The traditional specification has a well-known failure mode: you write it, reference it during initial development, then watch it slowly diverge from what the code actually does. Six months later, the spec describes a system that no longer exists. GitHub’s spec-driven development work and AWS’s Kiro IDE invert this relationship entirely. The specification becomes the source code and automation is the compiler.

Marc Brooker frames the current approach as “vibe coding”—prompting AI agents step-by-step without a bigger picture of what you’re building. Each prompt solves a local problem, but there’s no coherent vision holding it together. The power is real, but limited because it’s missing the full context of what a program should do and why.

The GitHub team working on Spec Kit makes a related but distinct observation:

We treat coding agents like search engines when we should be treating them more like literal-minded pair programmers. They excel at pattern recognition but still need unambiguous instructions.

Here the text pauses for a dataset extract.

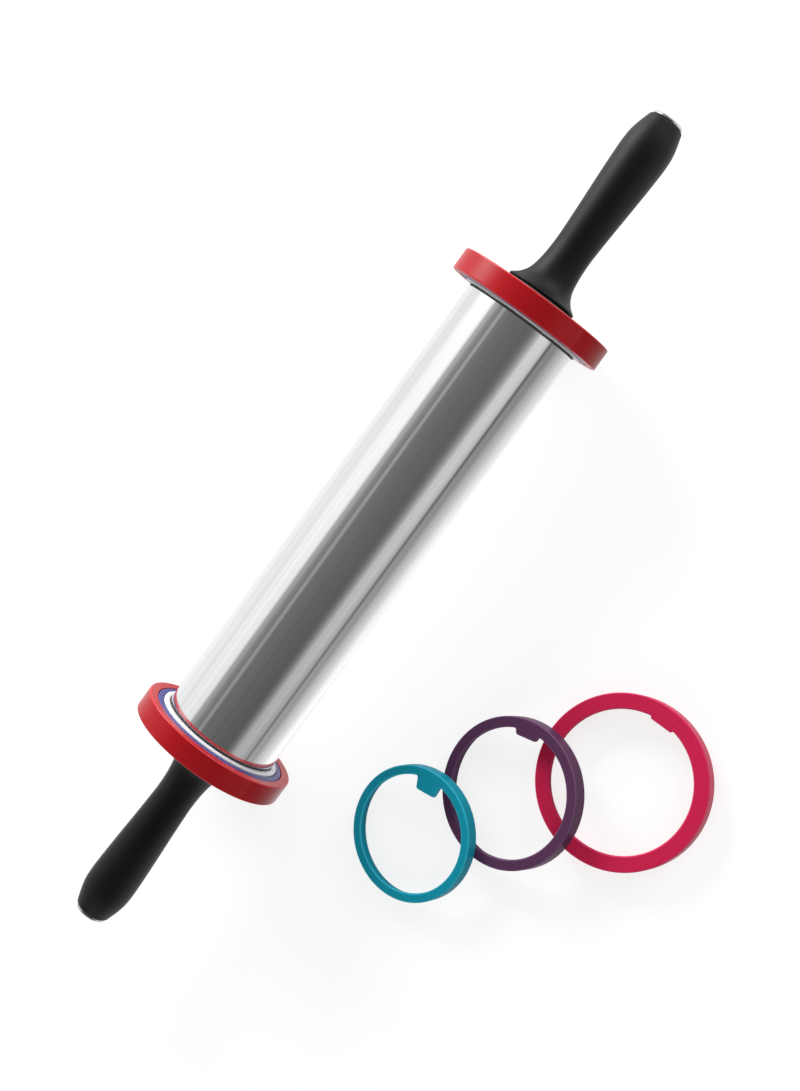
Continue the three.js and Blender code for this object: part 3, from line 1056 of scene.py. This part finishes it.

I’ve noticed this pattern in my own work. When I give an agent a vague prompt, it generates something that looks right but doesn’t quite work. The agent isn’t searching for answers. It’s executing instructions (and hence often gets the “overconfident intern” moniker). The mismatch happens because I was thinking it understands my intent when I should have instead focused on “compiler that needs precise syntax.”

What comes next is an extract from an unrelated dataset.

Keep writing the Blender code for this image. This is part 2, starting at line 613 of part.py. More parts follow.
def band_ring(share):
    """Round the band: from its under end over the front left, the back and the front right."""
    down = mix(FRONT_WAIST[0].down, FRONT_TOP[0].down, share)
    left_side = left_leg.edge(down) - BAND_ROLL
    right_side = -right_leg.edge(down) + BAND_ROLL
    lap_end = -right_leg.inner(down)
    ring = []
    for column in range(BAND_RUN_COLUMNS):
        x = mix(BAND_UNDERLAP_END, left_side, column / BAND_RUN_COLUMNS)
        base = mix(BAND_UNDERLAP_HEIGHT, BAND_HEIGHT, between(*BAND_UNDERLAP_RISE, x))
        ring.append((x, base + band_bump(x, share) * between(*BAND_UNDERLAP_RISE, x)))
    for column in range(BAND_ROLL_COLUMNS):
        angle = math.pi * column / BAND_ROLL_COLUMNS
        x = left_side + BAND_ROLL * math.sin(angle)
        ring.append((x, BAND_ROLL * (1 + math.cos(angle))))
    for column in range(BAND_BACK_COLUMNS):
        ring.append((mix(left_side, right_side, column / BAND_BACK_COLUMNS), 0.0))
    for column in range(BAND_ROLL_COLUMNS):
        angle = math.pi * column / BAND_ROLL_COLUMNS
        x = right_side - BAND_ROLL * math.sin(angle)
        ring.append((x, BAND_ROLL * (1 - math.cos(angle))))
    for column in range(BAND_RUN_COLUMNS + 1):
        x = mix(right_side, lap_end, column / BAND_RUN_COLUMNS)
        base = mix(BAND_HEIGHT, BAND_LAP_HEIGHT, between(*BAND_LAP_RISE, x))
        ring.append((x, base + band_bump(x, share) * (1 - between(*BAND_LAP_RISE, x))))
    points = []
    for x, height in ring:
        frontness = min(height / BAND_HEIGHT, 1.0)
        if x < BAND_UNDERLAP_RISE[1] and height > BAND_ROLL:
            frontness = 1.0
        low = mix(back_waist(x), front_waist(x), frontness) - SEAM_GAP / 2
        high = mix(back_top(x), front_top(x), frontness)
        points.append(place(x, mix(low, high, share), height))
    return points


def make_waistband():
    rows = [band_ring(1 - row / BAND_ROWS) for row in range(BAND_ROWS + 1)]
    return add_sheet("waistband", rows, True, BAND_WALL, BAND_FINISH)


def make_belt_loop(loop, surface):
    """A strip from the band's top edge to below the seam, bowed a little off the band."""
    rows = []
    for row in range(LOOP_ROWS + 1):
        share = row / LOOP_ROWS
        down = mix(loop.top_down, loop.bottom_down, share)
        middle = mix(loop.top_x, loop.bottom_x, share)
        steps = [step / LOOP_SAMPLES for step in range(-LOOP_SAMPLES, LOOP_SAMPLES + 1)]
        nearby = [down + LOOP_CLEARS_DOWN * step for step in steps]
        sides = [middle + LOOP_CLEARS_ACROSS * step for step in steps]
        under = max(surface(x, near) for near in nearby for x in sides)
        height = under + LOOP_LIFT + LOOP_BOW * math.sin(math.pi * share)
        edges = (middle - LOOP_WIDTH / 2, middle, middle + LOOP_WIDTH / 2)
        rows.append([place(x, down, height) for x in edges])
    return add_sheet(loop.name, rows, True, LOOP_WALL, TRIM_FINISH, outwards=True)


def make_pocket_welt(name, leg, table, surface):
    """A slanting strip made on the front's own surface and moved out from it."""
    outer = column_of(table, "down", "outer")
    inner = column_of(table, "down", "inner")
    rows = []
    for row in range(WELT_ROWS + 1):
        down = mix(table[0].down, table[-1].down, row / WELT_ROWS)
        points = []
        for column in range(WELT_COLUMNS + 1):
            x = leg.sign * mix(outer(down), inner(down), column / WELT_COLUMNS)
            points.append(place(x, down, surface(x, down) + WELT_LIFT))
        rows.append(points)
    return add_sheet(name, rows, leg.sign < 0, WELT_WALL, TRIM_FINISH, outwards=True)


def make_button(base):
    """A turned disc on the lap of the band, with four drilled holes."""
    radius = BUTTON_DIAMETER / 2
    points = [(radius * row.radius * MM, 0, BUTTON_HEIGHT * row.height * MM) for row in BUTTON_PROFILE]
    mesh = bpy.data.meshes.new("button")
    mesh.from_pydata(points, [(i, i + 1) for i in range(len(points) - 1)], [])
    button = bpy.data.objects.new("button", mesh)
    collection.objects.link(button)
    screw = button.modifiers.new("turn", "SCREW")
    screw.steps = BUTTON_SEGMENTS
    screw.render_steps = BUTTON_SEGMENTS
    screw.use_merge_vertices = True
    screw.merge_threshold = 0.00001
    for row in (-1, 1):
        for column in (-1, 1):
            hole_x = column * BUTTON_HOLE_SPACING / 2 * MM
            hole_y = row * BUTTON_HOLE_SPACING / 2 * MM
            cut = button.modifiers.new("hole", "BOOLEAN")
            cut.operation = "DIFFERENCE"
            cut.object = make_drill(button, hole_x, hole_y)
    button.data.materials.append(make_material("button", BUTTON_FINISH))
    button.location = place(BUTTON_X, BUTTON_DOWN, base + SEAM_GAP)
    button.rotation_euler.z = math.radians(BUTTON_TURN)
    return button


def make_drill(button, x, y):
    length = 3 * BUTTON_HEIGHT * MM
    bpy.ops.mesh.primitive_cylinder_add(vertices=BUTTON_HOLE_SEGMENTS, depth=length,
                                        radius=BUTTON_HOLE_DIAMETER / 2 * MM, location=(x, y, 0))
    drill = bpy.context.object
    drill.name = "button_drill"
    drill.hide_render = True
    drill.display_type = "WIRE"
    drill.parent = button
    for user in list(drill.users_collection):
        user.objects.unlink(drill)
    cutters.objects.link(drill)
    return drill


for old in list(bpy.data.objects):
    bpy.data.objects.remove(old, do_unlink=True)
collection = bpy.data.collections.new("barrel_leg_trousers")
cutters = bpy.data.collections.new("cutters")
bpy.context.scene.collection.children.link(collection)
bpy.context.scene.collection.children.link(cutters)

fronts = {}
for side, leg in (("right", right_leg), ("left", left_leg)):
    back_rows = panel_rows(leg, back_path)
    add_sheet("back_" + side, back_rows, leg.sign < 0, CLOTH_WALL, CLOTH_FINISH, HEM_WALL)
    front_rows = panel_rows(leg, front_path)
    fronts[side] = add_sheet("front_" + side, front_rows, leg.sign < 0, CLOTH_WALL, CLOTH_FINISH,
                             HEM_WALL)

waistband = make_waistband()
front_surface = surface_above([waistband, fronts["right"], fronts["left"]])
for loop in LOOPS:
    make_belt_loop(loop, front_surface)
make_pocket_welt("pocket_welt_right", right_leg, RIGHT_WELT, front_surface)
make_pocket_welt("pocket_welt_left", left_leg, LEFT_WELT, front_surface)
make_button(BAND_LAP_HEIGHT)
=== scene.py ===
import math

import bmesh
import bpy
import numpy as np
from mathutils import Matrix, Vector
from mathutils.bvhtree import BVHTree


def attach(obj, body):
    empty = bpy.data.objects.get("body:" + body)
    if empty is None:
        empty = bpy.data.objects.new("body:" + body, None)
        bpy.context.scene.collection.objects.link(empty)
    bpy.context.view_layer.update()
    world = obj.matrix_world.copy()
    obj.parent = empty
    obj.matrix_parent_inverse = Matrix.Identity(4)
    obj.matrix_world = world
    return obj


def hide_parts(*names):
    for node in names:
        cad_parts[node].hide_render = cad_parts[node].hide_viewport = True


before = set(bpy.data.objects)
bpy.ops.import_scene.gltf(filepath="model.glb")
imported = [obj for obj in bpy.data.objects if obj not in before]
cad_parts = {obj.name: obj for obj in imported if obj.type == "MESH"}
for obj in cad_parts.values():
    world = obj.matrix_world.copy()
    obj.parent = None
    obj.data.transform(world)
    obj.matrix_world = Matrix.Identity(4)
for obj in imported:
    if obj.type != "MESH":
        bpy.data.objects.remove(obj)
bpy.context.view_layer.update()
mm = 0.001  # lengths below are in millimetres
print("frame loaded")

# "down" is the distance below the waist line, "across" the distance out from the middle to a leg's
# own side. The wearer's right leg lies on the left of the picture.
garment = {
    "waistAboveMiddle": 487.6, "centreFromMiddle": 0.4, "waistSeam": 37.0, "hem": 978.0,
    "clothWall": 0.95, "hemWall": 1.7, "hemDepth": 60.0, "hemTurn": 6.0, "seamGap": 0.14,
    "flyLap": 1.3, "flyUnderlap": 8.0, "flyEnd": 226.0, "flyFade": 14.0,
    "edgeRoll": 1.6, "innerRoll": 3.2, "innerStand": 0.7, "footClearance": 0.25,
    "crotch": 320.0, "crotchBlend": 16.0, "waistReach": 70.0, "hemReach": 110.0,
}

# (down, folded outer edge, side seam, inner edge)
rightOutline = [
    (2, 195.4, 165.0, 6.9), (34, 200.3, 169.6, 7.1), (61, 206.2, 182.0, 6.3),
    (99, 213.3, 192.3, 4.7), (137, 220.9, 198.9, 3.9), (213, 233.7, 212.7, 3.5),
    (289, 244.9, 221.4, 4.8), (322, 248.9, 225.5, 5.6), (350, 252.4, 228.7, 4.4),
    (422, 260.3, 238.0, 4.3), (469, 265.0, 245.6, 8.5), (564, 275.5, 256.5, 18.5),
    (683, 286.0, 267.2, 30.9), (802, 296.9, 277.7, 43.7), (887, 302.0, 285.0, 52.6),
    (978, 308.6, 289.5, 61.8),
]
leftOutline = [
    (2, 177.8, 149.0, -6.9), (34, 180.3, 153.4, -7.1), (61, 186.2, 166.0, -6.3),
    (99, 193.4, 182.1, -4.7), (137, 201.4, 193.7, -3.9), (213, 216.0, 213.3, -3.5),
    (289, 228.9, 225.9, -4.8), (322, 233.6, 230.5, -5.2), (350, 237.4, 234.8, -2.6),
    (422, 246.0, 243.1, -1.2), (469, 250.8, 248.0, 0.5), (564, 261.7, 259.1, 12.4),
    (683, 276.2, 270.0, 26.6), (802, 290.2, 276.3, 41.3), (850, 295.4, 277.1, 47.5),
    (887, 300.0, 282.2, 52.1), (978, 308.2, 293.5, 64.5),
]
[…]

The Spec Kit approach makes this explicit. You write specifications that describe user journeys, experiences, and success criteria. Then you provide technical constraints like stack, architecture, compliance requirements. The agent generates a plan, breaks it into tasks, and implements each one. But here’s what’s different from traditional development:

Instead of reviewing thousand-line code dumps, you, the developer, review focused changes that solve specific problems. The coding agent knows what it’s supposed to build because the specification told it. It knows how to build it because the plan told it. And it knows exactly what to work on because the task told it.

This connects directly to incremental collaboration patterns. The spec provides the breakdown structure that makes incremental work possible. Without it, you’re back to one-shot prompts with 38% success rates. With it, you get the 83% success rate from sequential sub-tasks with clear verification points.

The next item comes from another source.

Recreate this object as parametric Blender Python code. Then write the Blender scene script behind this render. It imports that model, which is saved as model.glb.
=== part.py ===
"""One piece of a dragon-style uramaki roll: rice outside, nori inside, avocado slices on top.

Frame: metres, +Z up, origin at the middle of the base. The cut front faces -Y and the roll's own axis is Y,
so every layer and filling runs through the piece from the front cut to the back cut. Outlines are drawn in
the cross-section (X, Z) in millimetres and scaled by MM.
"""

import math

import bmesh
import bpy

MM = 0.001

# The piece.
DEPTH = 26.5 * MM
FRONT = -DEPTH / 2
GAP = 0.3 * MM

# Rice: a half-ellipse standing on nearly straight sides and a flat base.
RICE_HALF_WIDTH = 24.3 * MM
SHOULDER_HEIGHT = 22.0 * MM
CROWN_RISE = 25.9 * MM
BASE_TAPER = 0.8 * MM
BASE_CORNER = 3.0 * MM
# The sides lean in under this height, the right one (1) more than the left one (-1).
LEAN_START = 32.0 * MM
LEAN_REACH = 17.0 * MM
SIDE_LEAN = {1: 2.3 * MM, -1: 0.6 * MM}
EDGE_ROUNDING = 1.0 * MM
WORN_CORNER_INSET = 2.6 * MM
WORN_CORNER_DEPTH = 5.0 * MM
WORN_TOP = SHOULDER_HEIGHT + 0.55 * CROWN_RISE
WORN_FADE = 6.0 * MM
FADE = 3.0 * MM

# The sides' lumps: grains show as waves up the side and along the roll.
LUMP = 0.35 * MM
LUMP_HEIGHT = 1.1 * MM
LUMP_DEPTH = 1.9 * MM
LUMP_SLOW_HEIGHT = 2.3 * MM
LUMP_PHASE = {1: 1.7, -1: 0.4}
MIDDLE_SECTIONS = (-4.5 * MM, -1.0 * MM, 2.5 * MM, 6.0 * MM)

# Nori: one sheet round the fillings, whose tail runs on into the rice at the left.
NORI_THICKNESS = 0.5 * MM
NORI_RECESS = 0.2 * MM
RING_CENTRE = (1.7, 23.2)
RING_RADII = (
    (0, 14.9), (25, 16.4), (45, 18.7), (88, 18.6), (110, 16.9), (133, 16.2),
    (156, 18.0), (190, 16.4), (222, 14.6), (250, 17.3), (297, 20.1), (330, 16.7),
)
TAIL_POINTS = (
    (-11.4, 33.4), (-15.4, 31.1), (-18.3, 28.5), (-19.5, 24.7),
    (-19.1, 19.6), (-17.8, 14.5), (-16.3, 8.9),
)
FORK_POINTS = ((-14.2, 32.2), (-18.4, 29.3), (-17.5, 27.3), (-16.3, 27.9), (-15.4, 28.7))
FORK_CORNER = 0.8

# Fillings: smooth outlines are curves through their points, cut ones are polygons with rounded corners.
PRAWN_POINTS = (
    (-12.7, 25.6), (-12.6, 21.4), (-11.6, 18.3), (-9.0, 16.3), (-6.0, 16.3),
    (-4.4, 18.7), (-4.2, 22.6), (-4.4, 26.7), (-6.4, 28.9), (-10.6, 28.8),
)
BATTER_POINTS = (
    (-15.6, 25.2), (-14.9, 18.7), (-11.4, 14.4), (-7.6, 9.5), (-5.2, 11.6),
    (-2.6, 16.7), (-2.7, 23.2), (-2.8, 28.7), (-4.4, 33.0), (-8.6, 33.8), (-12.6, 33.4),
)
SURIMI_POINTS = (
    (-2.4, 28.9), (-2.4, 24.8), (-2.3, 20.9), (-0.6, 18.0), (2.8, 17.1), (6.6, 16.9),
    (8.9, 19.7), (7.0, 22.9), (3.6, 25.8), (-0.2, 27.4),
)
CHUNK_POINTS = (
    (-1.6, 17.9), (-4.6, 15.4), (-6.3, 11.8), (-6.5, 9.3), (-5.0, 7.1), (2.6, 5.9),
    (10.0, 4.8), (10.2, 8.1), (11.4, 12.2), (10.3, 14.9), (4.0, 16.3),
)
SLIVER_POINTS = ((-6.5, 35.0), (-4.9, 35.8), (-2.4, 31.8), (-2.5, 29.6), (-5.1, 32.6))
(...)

The documentation sync problem gets solved as a side effect. GitHub engineer’s markdown-as-programming-language experiment embeds user-facing docs directly in the spec:

the user-facing documentation from README.md is embedded in the specification. This keeps documentation and implementation in sync. If I want to add an alias for the -o argument, I just update README.md with no extra steps required.

The spec is main.md. The implementation is main.go. When you change the spec, the agent “recompiles” the code. This is closer to how reliable verifiers work. The spec defines what “correct” means before any code exists. You can’t verify against a vague prompt, but you can verify against a structured specification.

The durability benefit is quite real as well. Brooker describes specifications as “version controlled, human-readable super prompts” that become “long-lived, durable, and official.” When you add a requirement to the spec instead of just prompting it, the agent doesn’t forget about it as you make other changes. The spec becomes a North Star that guides agent work across multiple iterations.

Large companies struggle with where to put security policies, compliance rules, design system constraints. Usually these live in someone’s head or buried in wikis.

With Spec Kit, all of that stuff goes in the specification and the plan, where the AI can actually use it.

That’s the interface layer between human intent and AI execution. Not prompts as those are too ephemeral. Not code comments which drift. Specifications as first-class artifacts that generate code the same way source files generate binaries. Amazon has been writing specifications in various forms for years from working backwards documents, design docs, formal specs with TLA+ because it helps teams move faster by making it more likely they’re writing the right code to solve the right customer problem.

The failure modes are predictable though. Specs can get messy like any code. Even the Github post acknowledges you need to ask the agent to clean up main.md periodically. And there’s no free lunch on the “describe what you want” problem. Clarity is still the hard part of software development. The spec-driven pattern doesn’t eliminate that difficulty, it just makes the cost explicit upfront rather than discovering it later when generated code doesn’t work.

I’m curious how this pattern scales beyond the greenfield examples I’ve seen. Large brownfield codebases have implicit assumptions and inconsistent patterns that don’t fit neatly into specifications. What happens when you need to integrate with existing systems that weren’t spec-driven? Does the pattern break down, or do you end up with hybrid approaches where some components are spec-driven and others traditionally written? And at what codebase size does maintaining the spec become as expensive as maintaining documentation the old way?